Drunk scientists can make incredible discoveries. Researchers at the National Institute for Materials Science in Japan were testing a certain compound for its “superconducting” properties, while having a little party.
The tipsy researchers decided to soak the compound in the –rather impressive– stock of liquors they had on hand (sake, whisky, various wines, shochu, and beer) and seeing how they compared to the more boring soaking liquids (hot water and ethanol).
Lo and behold, Shochu jacked up conductivity by 23 percent and red wine managed to supercharge over 62 percent of the material. “The scientists were pleased, if bemused with their results.”

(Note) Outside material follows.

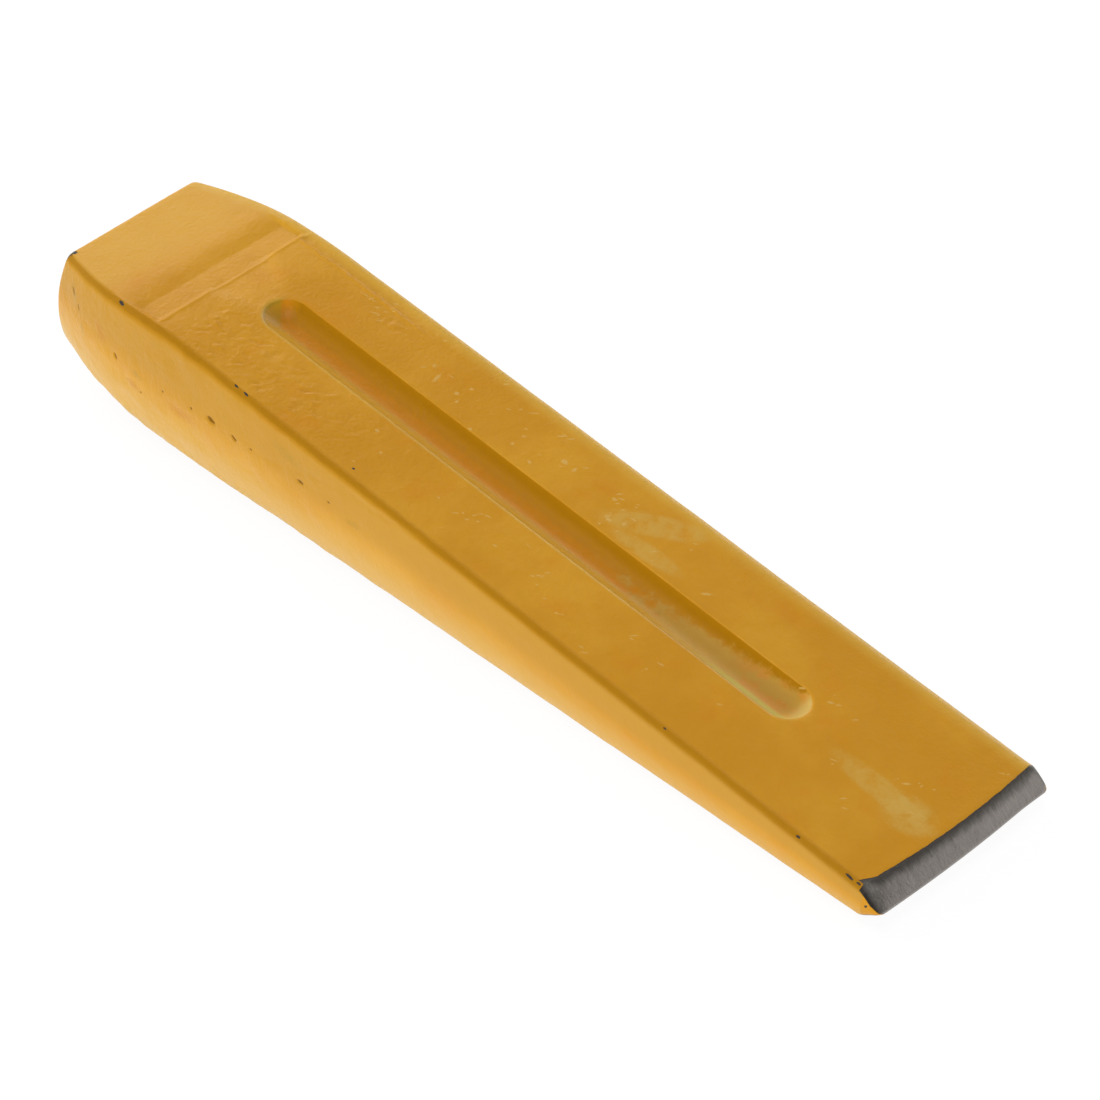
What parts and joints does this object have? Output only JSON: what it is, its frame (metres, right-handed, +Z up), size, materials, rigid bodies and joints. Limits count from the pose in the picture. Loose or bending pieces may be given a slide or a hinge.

We recommend that they try to reproduce their results after the hangover is over, before they submit them to the “Journal of Brewing and Distilling”.

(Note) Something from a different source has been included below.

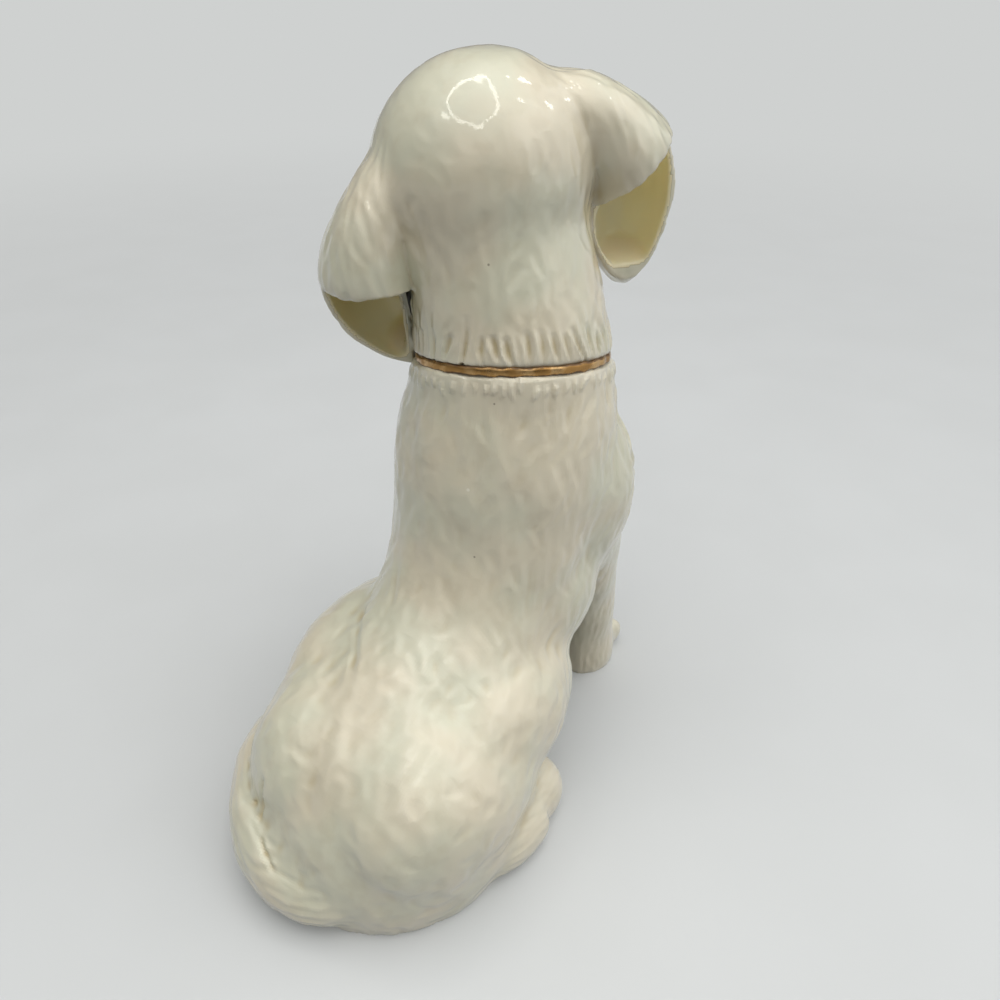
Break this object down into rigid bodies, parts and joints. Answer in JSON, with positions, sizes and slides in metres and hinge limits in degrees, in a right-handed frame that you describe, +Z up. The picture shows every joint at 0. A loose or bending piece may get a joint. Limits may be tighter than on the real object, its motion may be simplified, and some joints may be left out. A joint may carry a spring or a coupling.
{
  "type": "porcelain dog figurine",
  "caption": "Seated ivory porcelain puppy with hanging pouch ears, head turned and cocked, tail curled round one haunch, and a thin gold collar at the neck seam.",
  "frame": {"origin": "on the floor under the middle of the rump, on the body casting's flat ground foot", "axes": "+Z up, -Y the way the puppy's chest and forelegs face, +X to the puppy's left"},
  "size_m": [0.0653, 0.1068, 0.1395],
  "materials": {
    "ivory_glaze": "glossy clear glaze over ivory porcelain",
    "burnished_gold": "fired and burnished gold"
  },
  "bodies": {
    "root": {"body_casting": "ivory_glaze", "head_casting": "ivory_glaze", "gold_collar": "burnished_gold", "left_ear": "ivory_glaze", "right_ear": "ivory_glaze", "left_foreleg": "ivory_glaze", "right_foreleg": "ivory_glaze", "left_hind_foot": "ivory_glaze", "right_hind_foot": "ivory_glaze", "tail": "ivory_glaze"}
  },
  "joints": []
}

Just think of how fortunate experimental physicists will be, when all these liquids become NSERC-eligible expenses.
In other news, U. Nebraska’s researchers claim to have discovered that women’s math abilities are so –literally– vulnerable, that a mere objectifying look by a male would cause them to suffer.
I don’t understand. I, male research mathematician, have tendency to lose my focus whenever my cat “Bleue” stares at me for more than 20 seconds. Am I missing something?
Whether this is truth or fiction, it is another argument for an atmosphere of mutual respect for all in our classrooms.
But then, it gets worse. They also found that “somewhat ironically, the same women that were objectified also wanted more interaction with the person that had objectified them.”
And it gets even worse than that. The paper, entitled “When What You See Is What You Get: The Consequences of the Objectifying Gaze for Women and Men”, has been recognized as the best paper of 2011 for the journal Psychology of Women Quarterly.